TASK DETAILS
Output the material below in its entirety, exactly as given.
◆ ◆ ◆ ◆ ◆
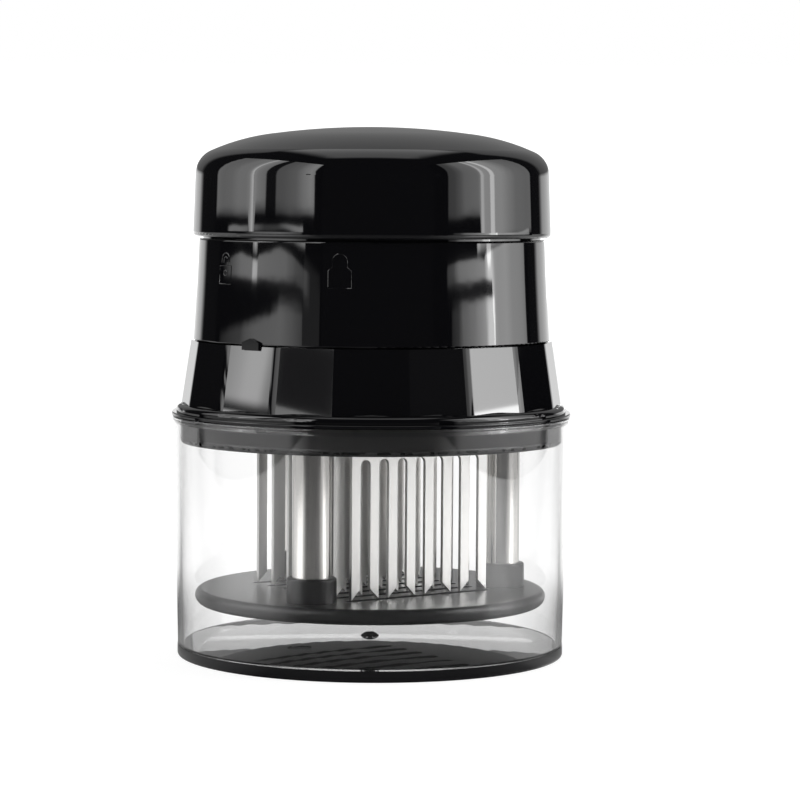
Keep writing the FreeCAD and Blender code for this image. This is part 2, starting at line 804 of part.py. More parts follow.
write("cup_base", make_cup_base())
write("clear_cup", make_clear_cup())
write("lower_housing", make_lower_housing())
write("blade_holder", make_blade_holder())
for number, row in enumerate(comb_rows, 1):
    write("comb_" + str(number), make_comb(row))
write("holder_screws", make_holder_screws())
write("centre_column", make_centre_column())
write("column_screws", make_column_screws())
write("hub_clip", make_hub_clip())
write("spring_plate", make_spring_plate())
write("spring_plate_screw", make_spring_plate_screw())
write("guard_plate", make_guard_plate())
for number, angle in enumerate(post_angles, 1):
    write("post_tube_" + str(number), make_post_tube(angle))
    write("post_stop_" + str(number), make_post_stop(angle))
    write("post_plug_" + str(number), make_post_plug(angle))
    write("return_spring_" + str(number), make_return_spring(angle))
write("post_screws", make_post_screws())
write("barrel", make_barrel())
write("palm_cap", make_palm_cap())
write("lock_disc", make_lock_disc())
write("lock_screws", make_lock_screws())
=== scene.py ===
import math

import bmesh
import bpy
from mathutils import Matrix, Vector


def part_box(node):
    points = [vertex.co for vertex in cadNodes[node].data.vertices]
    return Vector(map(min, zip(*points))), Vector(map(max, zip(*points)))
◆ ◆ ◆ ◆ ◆
OUTPUT OF THE EXERCISE
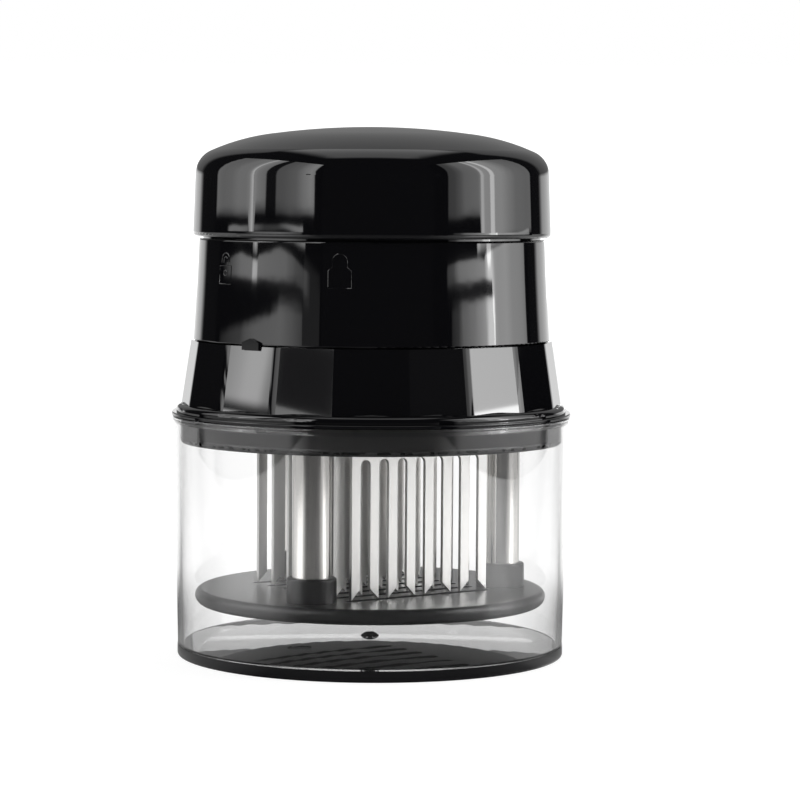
Keep writing the FreeCAD and Blender code for this image. This is part 2, starting at line 804 of part.py. More parts follow.
write("cup_base", make_cup_base())
write("clear_cup", make_clear_cup())
write("lower_housing", make_lower_housing())
write("blade_holder", make_blade_holder())
for number, row in enumerate(comb_rows, 1):
    write("comb_" + str(number), make_comb(row))
write("holder_screws", make_holder_screws())
write("centre_column", make_centre_column())
write("column_screws", make_column_screws())
write("hub_clip", make_hub_clip())
write("spring_plate", make_spring_plate())
write("spring_plate_screw", make_spring_plate_screw())
write("guard_plate", make_guard_plate())
for number, angle in enumerate(post_angles, 1):
    write("post_tube_" + str(number), make_post_tube(angle))
    write("post_stop_" + str(number), make_post_stop(angle))
    write("post_plug_" + str(number), make_post_plug(angle))
    write("return_spring_" + str(number), make_return_spring(angle))
write("post_screws", make_post_screws())
write("barrel", make_barrel())
write("palm_cap", make_palm_cap())
write("lock_disc", make_lock_disc())
write("lock_screws", make_lock_screws())
=== scene.py ===
import math

import bmesh
import bpy
from mathutils import Matrix, Vector


def part_box(node):
    points = [vertex.co for vertex in cadNodes[node].data.vertices]
    return Vector(map(min, zip(*points))), Vector(map(max, zip(*points)))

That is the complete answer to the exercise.